Response to Don Park's Reaction to Mitch Kapor's Crazy Idea
The following will make almost no sense unless
you've read about Mitch
Kapor's venture,
and then Don
Park's reaction. Even then, you'll have to take your
chances.
Destroying Value
To Don: I think I see where you're coming from. You don't
want to see software given away like so many AOL CDs, because then
people will associate it with worthlessness. (AOL is constantly
trying to combat this by making their CDs appear more valuable,
disguising them in DVD cases and biscuit tins.) You go on to say
OSAF's path toward bundling free software "leads to the destruction
of value".
Too late! The programs are already free. Every new computer
and online service comes with mail software. (Outlook Express,
Apple's Mail.app, and the free web-based services are among the
many.) On the PIM side, Palm Desktop is free for download. These are
what end users see, and you can't dismiss them as "poor-quality open
source". Since you're talking about perception, note that even the
expensive email programs look free; for most corporate users, the
full Outlook client is preloaded before the computers hit their
desks. (To go further, you could even say that for the corporate IT
managers who actually buy Outlook, it comes as a kind of freebie
with Microsoft's Select agreement, as part of the deal to get a
better price on Office.)
So you can't complain that all of a sudden, OSAF will make
good software passé through wide distribution. There's
widespread free software already, before open source even enters the
picture.
If your argument is that OSAF's program is going to be
better than the ones already out there, that just sounds good to me.
More competition. The others will be pressured to get better
themselves.
Wishful Thinking
The three spells you would cast with your magic wand are
well-chosen. They would probably do a good job of starting a pure
market-driven economy in PIM software. People would research and buy
the best program, leading to competition and innovation. Generally,
this would help everyone by leading to better products and lower
prices.
You oppose OSAF because it doesn't fit into this world, and
thus prevents you from effectively using the wand (unless you also
used it for a fourth, anti-OSAF, spell).
But you don't even have the magic wand. None of us do. The
Justice Department had something close but passed up the opportunity
to use it.
You're trying to protect a fantasy. It's been widely
commented that no commercial company is going to try to launch and
sell a full-fledged competitor to Outlook or Office. So there is no
competitive market or "ecosystem" to destroy. The word
ecosystem itself is meant to mislead; it implies
something delicate. A true competitive market is all about companies
undercutting and outdoing each other, shaking things up instead of
protecting the status quo.
Making this kind of software free and bundling it ensconces
it as a basic service. It increases the standard of living for
everyone. Then the software market can move on to newer and better
things. Would you be happy if, 50 years from now, the software
market had not advanced, and companies were selling recognizable
email clients and PIMs as system add-ons for $40? I'd prefer it if
we found a way to treat the status quo as a baseline and focus our
efforts on moving up from there.
Even given the continuing existence of free software, even
given Mitch Kapor's $5 million jump-start (which would be nothing to
a large software company), if a new company can make a much better
product, then they can sell it. This is actually a good argument for
a BSD-style license (which rumor has it OSAF will use). The new
company could build just the new part, and their costs wouldn't
include re-implementing everything that had come before.

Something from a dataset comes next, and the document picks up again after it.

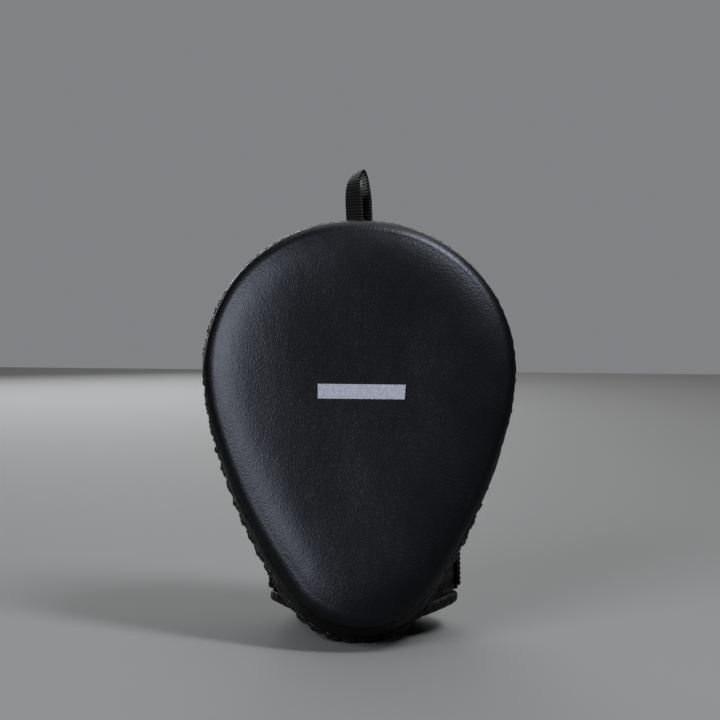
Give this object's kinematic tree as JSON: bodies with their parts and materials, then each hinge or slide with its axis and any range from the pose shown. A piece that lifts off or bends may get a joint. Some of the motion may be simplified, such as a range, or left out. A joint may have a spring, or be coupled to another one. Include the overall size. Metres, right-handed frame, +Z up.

Since every company only has a finite amount of resources
that can be put into making a new product, a leg up to begin with
could also improve software in general, both free and commercial.
And allowing new competitors to enter the market more easily would
actually help start a real market after all. That, of course, is a
bit of open-source plus software-market utopia, but it's more
realistic than magic-wand plus software-market utopia.